The price of family is that you cannot choose them. I certainly did not choose mine. And come to think of it, they’re also stuck with me – for life.

My family is normal or typical, at least that’s what I thought when I was growing up. It was only when I left home, went to university, and met other people, that I realized, there are actually normal people and my family is not among them.

Now, lest you think I am not proud of them, despite and with all their quirks and peculiarities, I am so glad to be part of the family.

My mother and her side of the family is a neutralizer to my genetic make up.
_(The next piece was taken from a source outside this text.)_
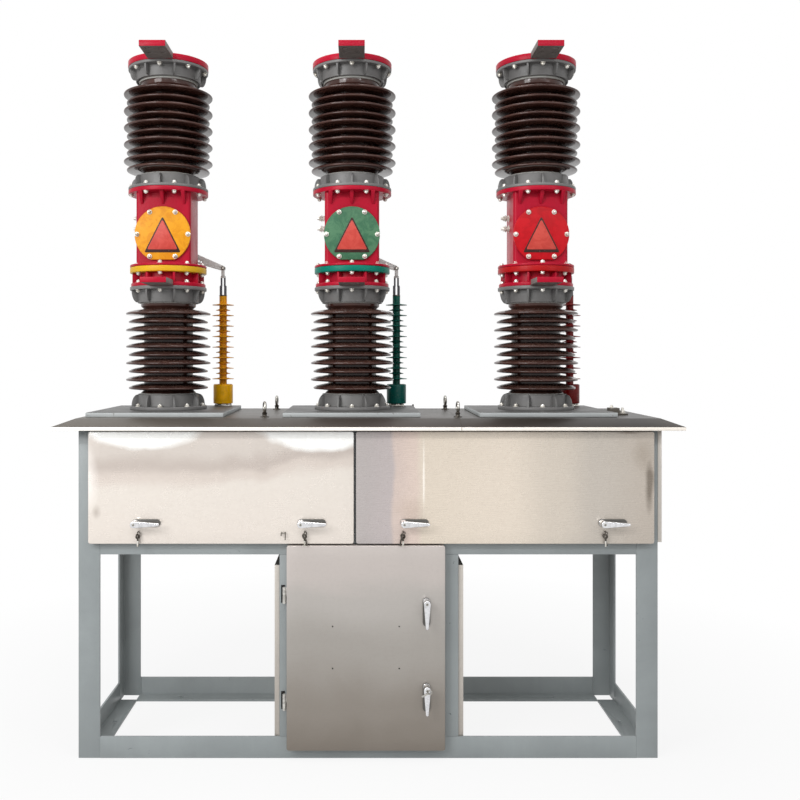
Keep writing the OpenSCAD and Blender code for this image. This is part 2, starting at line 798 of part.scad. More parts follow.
module lower_insulator() {
    translate([0, 0, z_lower])
        porcelain(lower_porcelain_h, lower_pairs, collar_h, collar_h, lower_shed_r, lower_small_r);
}

module upper_insulator() {
    translate([0, 0, z_upper_neck])
        porcelain(upper_porcelain_h, upper_pairs, upper_foot_h, upper_head_h, upper_shed_r, upper_small_r);
}

module rounded_block(x0, x1, y0, y1, h, r) {
    linear_extrude(h) union() {
        translate([x0 + r, y0]) square([x1 - x0 - 2 * r, y1 - y0]);
        translate([x0, y0 + r]) square([x1 - x0, y1 - y0 - 2 * r]);
        for (x = [x0 + r, x1 - r], y = [y0 + r, y1 - r]) translate([x, y]) circle(r = r);
    }
}

module housing() {
    color(red_color) {
        translate([0, 0, z_foot]) {
            difference() {
                cylinder(r = foot_flange_r, h = foot_flange_t);
                terminal_room(foot_flange_r + eps, pad_w + 2 * weld_gap, -eps, foot_flange_t + eps, weld_gap);
            }
            translate([0, 0, foot_flange_t - eps]) cylinder(r = skirt_r, h = skirt_h + eps);
            for (i = [0:flange_bolts - 1]) rotate([0, 0, (i + 0.5) * step])
                translate([skirt_r - eps, -rib_t / 2, foot_flange_t - eps])
                    cube([skirt_rib_r - skirt_r + eps, rib_t, skirt_h + eps]);
        }
        translate([0, 0, z_ring - eps]) cylinder(r = spigot_r, h = ring_t + 2 * eps);
        translate([0, 0, z_mid]) cylinder(r = flange_r, h = mid_flange_t);
        translate([0, 0, z_body - eps])
            rounded_block(-body_w / 2, body_w / 2, -body_front, body_rear, body_h + 2 * eps, body_round);
        translate([0, 0, z_head]) cylinder(r = upper_flange_r, h = head_flange_t);
        for (side = [-1, 0, 1]) translate([side * gusset_x, -body_front, z_head]) gusset();
    }
}

// A tapered rib between the box part and the overhang of the top flange.
module gusset() {
    intersection() {
        rotate([0, 90, 0]) translate([0, 0, -gusset_w / 2]) linear_extrude(gusset_w) polygon([
            [-eps, eps], [-eps, -gusset_reach], [gusset_edge, -gusset_reach], [gusset_h, 0], [gusset_h, eps]
        ]);
        translate([0, 2 * eps, 0]) rotate([90, 0, 0]) linear_extrude(gusset_reach + 4 * eps) polygon([
            [-gusset_w / 2, eps], [-gusset_w / 2, -gusset_edge], [-gusset_foot_w / 2, -gusset_h - eps],
            [gusset_foot_w / 2, -gusset_h - eps], [gusset_w / 2, -gusset_edge], [gusset_w / 2, eps]
        ]);
    }
}

module phase_ring() {
    translate([0, 0, z_ring]) difference() {
        cylinder(r = flange_r, h = ring_t, $fn = 96);
        translate([0, 0, -eps]) cylinder(r = spigot_r + weld_gap, h = ring_t + 2 * eps);
    }
}

module front_cover() {
    translate([0, -body_front, z_body + cover_z]) difference() {
        rotate([90, 0, 0]) cylinder(r = cover_r, h = cover_t, $fn = 96);
        translate([-cover_r, -cover_t - eps, -cover_r - eps])
            cube([2 * cover_r, cover_t + 2 * eps, cover_r - cover_flat + eps]);
    }
}

// Top cap with the terminal pad that reaches forward.
module terminal_cap() {
    color(red_color)
    translate([0, 0, z_cap]) difference() {
        union() {
            cylinder(r = cap_r, h = cap_t, $fn = 96);
            translate([-pad_w / 2, -pad_reach, 0]) cube([pad_w, pad_reach, cap_t]);
        }
        for (x = [-1, 1], row = [0, 1])
            translate([x * pad_pitch / 2, -pad_reach + pad_edge + row * pad_pitch, -eps])
                cylinder(d = pad_hole_d, h = cap_t + 2 * eps);
    }
}

// A block of width w from height z0 to z1 that reaches forward from the housing's round lower
// part, between its two front ribs, and stays clear of them by the gap.
module terminal_room(reach, w, z0, z1, gap) {
    root = skirt_r - 2 + gap;
    h = z1 - z0;
    translate([0, 0, z0]) difference() {
        translate([-w / 2, -reach, 0]) cube([w, reach - root, h]);
        translate([0, 0, -eps]) cylinder(r = skirt_r + gap, h = h + 2 * eps);
        for (m = [0, 1]) mirror([m, 0, 0]) rotate([0, 0, step / 2])
            translate([-rib_t / 2 - gap, -skirt_rib_r - gap, -eps])
                cube([pad_w, skirt_rib_r + gap, h + 2 * eps]);
    }
}

// A terminal pad that lies on the upper flange of the casting below, in a notch of the housing.
module lower_terminal() {
    color(red_color)
    translate([0, 0, z_foot]) difference() {
        terminal_room(low_pad_reach, pad_w, 0, low_pad_t, 2 * weld_gap);
        for (x = [-1, 1], row = [0, 1])
            translate([x * pad_pitch / 2, -low_pad_reach + pad_edge + row * pad_pitch, -eps])
                cylinder(d = pad_hole_d, h = low_pad_t + 2 * eps);
    }
}

// Studs on the back of the housings, each with a collar, that hold the link bars.
module link_studs() {
    collar_step = 6;
    color(zinc_color)
    for (i = [0:2]) at_pole(i) translate([stud_x, body_rear, stud_z]) rotate([-90, 0, 0]) {
        cylinder(r = stud_r, h = side_y - bar_t / 2 - body_rear);
        cylinder(r = stud_r + collar_step, h = 2 * collar_step);
    }
}

// ---------------------------------------------------------------- side insulators

module side_insulator(i) {
    pitch = rod_h / (side_sheds + 0.35);
    large = [for (k = [0:side_sheds - 1]) (k + 0.5) * pitch];
    sheds = [for (k = [0:2 * side_sheds - 2]) each shed(
        k % 2 == 0 ? side_shed_r : side_small_r, large[0] + k * pitch / 2, rod_r, side_rise, side_fall,
        side_tip)];
    edge = side_tip;
    color(side_colors[i])
    translate([side_x, side_y, z_can]) rotate_extrude() polygon(concat(
        [[0, 0], [can_r - edge, 0], [can_r, edge], [can_r, can_h - edge], [can_r - edge, can_h],
         [rod_r, can_h]],
        [for (p = sheds) [p[0], p[1] + can_h]],
        [[rod_r, can_h + rod_h], [0, can_h + rod_h]]));
}

module insulator_bases() {
    color(zinc_color)
    for (i = [0:2]) at_pole(i) translate([side_x, side_y, plate_top]) {
        translate([-side_base_w / 2, -side_base_w / 2, 0]) cube([side_base_w, side_base_w, side_base_t / 2]);
        cylinder(r = side_base_w / 2 - 3, h = side_base_t);
    }
}

// A fork of two sleeved prongs. Its head hangs on the pin of the link bar.
module link_forks() {
    foot_t = 5;
    bridge_h = 6;
    bridge_w = prong_gap + 8;
    head_w = 14;
    head_h = 32;
    neck_d = 8;
    head_z = prong_h - 24;
    cheek_t = neck_d / 2 - weld_gap;
    boss_r = 9;
    color([0.10, 0.10, 0.11])
    for (i = [0:2]) at_pole(i) translate([side_x, side_y, z_tip]) {
        translate([-prong_gap / 2 - prong_r, -prong_r, 0])
            cube([prong_gap + 2 * prong_r, 2 * prong_r, foot_t]);
        for (s = [-1, 1]) {
            translate([s * prong_gap / 2, 0, 0]) cylinder(r = prong_r, h = sleeve_h);
            translate([s * (prong_gap / 2 - 1), 0, 0]) cylinder(r = prong_r - 2, h = head_z);
        }
        translate([-bridge_w / 2, -neck_d / 2, head_z - foot_t + eps]) cube([bridge_w, neck_d, bridge_h]);
        translate([-head_w / 2, -bar_t / 2 - neck_d / 2, head_z]) cube([head_w, cheek_t, head_h]);
        translate([-head_w / 2, -neck_d / 2, head_z]) cube([head_w, neck_d, head_h / 3]);
        translate([0, -bar_t / 2 - neck_d, prong_h + pin_rise]) rotate([-90, 0, 0]) {
            cylinder(r = boss_r, h = neck_d - weld_gap);
            cylinder(r = pin_bolt_r, h = bar_t + 2 * neck_d - 2);
        }
    }
}

// Flat bar from the stud on the housing down to the pin of the fork.
module link_bar() {
    reach = (side_x - stud_x) / cos(bar_slope);
    color(zinc_color)
    translate([side_x, side_y + bar_t / 2, pin_z]) rotate([0, bar_slope, 0])
        rotate([90, 0, 0]) linear_extrude(bar_t) difference() {
            union() {
                circle(d = bar_tip_w);
                polygon([
                    [0, -bar_tip_w / 2], [0, bar_tip_w / 2], [-reach, bar_w / 2], [-reach, -bar_w / 2]
                ]);
                translate([-reach, 0]) circle(d = bar_w);
            }
            circle(r = pin_bolt_r + run_gap);
            for (k = [0, 1])
                translate([-bar_hole_near - k * bar_hole_pitch, -bar_hole_drop]) circle(d = bar_hole_d);
        }
}

// ---------------------------------------------------------------- drawing

corner_legs();
bottom_rails();
shelf_rails();
roof_rails();
cabinet_posts();
box_mullions();
box_floor();
side_panels();
rear_panels();
roof();
mounting_plates();
lifting_eyes();
earth_lug();
cabinet_body();
drive_duct();
fixed_hinges();
flap(left_panel_x0, left_panel_x1);  // left_flap
flap(right_panel_x0, right_panel_x1);  // right_flap
cabinet_door();
panel_lever(left_panel_x0 + panel_lever_left);  // lever_1
panel_lever(left_panel_x1 - panel_lever_right);  // lever_2
panel_lever(right_panel_x0 + panel_lever_left);  // lever_3
panel_lever(right_panel_x1 - panel_lever_right);  // lever_4
door_lever(door_lever_low_z);  // lever_5
door_lever(door_lever_high_z);  // lever_6
link_studs();
insulator_bases();
link_forks();

POLES = ["left", "middle", "right"];
for (i = [0:2]) {
    at_pole(i) castings();
    at_pole(i) lower_insulator();
    at_pole(i) housing();
    color(phase_colors[i]) at_pole(i) phase_ring();
    color(phase_colors[i]) at_pole(i) front_cover();
    at_pole(i) upper_insulator();
    at_pole(i) lower_terminal();
    at_pole(i) terminal_cap();
    at_pole(i) side_insulator(i);
    at_pole(i) link_bar();
}
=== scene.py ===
"""Looks of an outdoor three-pole vacuum circuit breaker on its steel frame.

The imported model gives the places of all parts. Every class below dresses one
sub-assembly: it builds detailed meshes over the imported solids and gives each
one a finish. Lengths are in metres: X runs along the row of poles, Y points to
the rear and Z points up.
"""

import json
import logging
import math
from dataclasses import dataclass
from enum import Enum
from typing import Callable, Iterable, Optional, Sequence

import bmesh
import bpy
from mathutils import Euler, Matrix, Vector, noise

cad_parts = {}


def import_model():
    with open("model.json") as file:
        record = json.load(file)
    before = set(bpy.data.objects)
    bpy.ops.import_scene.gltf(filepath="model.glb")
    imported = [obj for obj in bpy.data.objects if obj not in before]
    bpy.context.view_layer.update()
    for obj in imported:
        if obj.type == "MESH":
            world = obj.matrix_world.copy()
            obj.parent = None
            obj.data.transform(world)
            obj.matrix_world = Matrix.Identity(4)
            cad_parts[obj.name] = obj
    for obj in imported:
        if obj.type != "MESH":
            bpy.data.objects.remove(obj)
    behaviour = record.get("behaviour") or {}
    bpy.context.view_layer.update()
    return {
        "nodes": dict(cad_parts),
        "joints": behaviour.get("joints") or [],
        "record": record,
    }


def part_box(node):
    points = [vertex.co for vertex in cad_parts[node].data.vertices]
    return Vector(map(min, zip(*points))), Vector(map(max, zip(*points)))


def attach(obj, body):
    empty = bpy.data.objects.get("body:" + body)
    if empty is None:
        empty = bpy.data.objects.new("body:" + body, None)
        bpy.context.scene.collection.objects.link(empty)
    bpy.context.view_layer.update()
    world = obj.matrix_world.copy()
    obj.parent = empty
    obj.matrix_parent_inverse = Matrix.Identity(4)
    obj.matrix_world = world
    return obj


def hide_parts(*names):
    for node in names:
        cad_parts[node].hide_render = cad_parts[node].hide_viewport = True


LOG = logging.getLogger("breaker")
Point = tuple[float, float]
Colour = tuple[float, float, float]


class Phase(Enum):
    """The three poles, by the name that their parts start with."""

    LEFT = "left"
    MIDDLE = "middle"
    RIGHT = "right"


class Facing(Enum):
    """Where the head of a fastener points, as a turn from straight up."""

    UP = Euler((0, 0, 0))
    DOWN = Euler((math.pi, 0, 0))
    FRONT = Euler((math.pi / 2, 0, 0))
    LEFT = Euler((0, -math.pi / 2, 0))
    RIGHT = Euler((0, math.pi / 2, 0))
    REAR = Euler((-math.pi / 2, 0, 0))


def srgb(red: int, green: int, blue: int) -> Colour:
    """Turns a colour chart value into scene light.

    Args:
        red: Red from 0 to 255.
        green: Green from 0 to 255.
        blue: Blue from 0 to 255.

    Returns:
        The linear colour.
    """

    def channel(value: int) -> float:
        """Returns one channel as linear light."""
        part = value / 255
        return part / 12.92 if part <= 0.04045 else ((part + 0.055) / 1.055) ** 2.4

    return channel(red), channel(green), channel(blue)


def shade(colour: Colour, factor: float) -> Colour:
    """Returns the colour made lighter or darker by a factor."""
    return colour[0] * factor, colour[1] * factor, colour[2] * factor


# ---------------------------------------------------------------- finishes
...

She was everything that I am not – she was petite, soft spoken, had straight hair, fair skin, and kept to herself most of the time. I, on the other hand, am round and brown, big hair when not rebonded, and could not keep my mouth shut even if my life depended on it. I refuse to lead a rudimentary life that would delight in the routine of the comforts of a life filled with certainty most of the time. I’m afraid I’m in for a rough ride, but I think it’ll be a ride done in style.

I am my father’s daughter. A fact that delights my father no end, and the cause of frustration for my mother on more occasions than I can remember. My father and his side of the family, is a bunch of contradictions, mostly interesting, but not necessarily one to be emulated at all times. What is typical Filipino in our family is our number and the blood ties that bind. Everyone is a relative, even when thrice, four times, removed. My grandparents were from the Manobo and Lapaknon tribes of Agusan. But my apparently naughty great-great-grandmother got pregnant by a Spanish priest and since she could not say it out loud at the time, you can all assume that when asked – she would claim we are all children of God – at least that was her standard answer when asked who’d dunnit.
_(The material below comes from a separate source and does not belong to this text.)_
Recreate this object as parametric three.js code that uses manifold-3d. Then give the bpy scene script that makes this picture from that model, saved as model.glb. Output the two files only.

I grew up in a family that allowed us to be who we wanted to be. Just as we have doctors, teachers, engineers, and architects, we also have an uncle who’s a gun for hire but is now remorseful and sells pirated porn DVDs instead, a few land grabbers, and one or two swindlers. All of them gave free services to family members, and were loyal to blood relatives.
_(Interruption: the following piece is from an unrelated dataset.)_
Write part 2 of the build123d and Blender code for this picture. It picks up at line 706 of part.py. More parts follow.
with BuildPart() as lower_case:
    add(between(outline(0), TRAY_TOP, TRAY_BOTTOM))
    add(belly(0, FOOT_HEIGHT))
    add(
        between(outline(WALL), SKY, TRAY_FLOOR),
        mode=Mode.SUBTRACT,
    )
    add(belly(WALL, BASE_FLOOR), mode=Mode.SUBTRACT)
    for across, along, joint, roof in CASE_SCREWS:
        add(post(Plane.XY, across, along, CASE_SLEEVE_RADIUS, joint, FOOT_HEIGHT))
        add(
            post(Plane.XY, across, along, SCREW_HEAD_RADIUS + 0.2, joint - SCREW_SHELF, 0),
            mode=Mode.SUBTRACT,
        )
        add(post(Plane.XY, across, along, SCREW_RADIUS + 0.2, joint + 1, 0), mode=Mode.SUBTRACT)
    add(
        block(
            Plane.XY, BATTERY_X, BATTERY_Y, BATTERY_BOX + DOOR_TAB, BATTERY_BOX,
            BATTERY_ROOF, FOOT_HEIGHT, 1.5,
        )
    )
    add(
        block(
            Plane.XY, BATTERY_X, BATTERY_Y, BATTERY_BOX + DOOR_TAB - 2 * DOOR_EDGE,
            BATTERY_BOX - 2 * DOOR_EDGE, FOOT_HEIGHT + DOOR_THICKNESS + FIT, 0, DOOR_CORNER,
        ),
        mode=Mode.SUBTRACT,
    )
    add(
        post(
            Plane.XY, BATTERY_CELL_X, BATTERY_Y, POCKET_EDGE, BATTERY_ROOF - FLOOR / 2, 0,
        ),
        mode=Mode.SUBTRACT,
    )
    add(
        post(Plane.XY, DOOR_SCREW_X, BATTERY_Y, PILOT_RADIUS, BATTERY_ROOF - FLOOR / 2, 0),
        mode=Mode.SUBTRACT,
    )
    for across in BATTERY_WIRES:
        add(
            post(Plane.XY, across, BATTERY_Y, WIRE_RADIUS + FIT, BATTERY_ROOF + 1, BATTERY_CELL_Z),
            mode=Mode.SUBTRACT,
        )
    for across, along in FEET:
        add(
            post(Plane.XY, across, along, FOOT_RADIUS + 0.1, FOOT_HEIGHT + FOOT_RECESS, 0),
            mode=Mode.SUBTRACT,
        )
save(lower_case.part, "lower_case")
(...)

We never had much in material things, but everyone is given the opportunity to a good education. Yes, even the land grabbers and swindlers had a university education.

We pretty much did things in a different way. Swimming lessons consisted of being thrown into the Agusan River, which not only has a strong current, but was also infested with crocodiles years ago. Our idea of safety was letting the farmhand go into the water first, to check if crocodiles are having an afternoon delight, before clearing it safe for swimming lessons. He lived to the ripe old age of 89, and no, he did not die as dinner for those creatures. Talk about occupational hazards!

Every Christmas we gather in one home and celebrate it with our cousins, uncles, aunts, and friends. Every child presents a talent. There are no excuses for not presenting – to our family everyone has talent. In fact anything goes. Proof of that? One Christmas, when I was five, every child was made to present a song or dance number, or recite a poem. I recited the entire multiplication table from tables 1 to 10 – and everyone listened and cheered. I really thought reciting THAT was a talent, until I went to school, and found out otherwise. To me that was normal, and that’s my family.

Looking back to my childhood, I realized that the person I am today is really a reflection of my upbringing.

When everyone wanted to go abroad, even when I had the opportunity to migrate, I decided that I will stay in the Philippines and be part of nation-building. From the time I became a professional I have made a conscious decision to only work for companies that are socially responsible. My contribution? Is to be the best that I can be, to be honest in my dealings, and hopefully leave a legacy of good deeds and hope to others.

Like everyone else I want to have the comforts of life, but thanks to my family, I learned to appreciate what true wealth is all about. And that is the love of family.

I am away from home, and miss them a lot. But hey, happiness can also mean having the affection and care of a close-knit and very loving family, like mine, – in another city.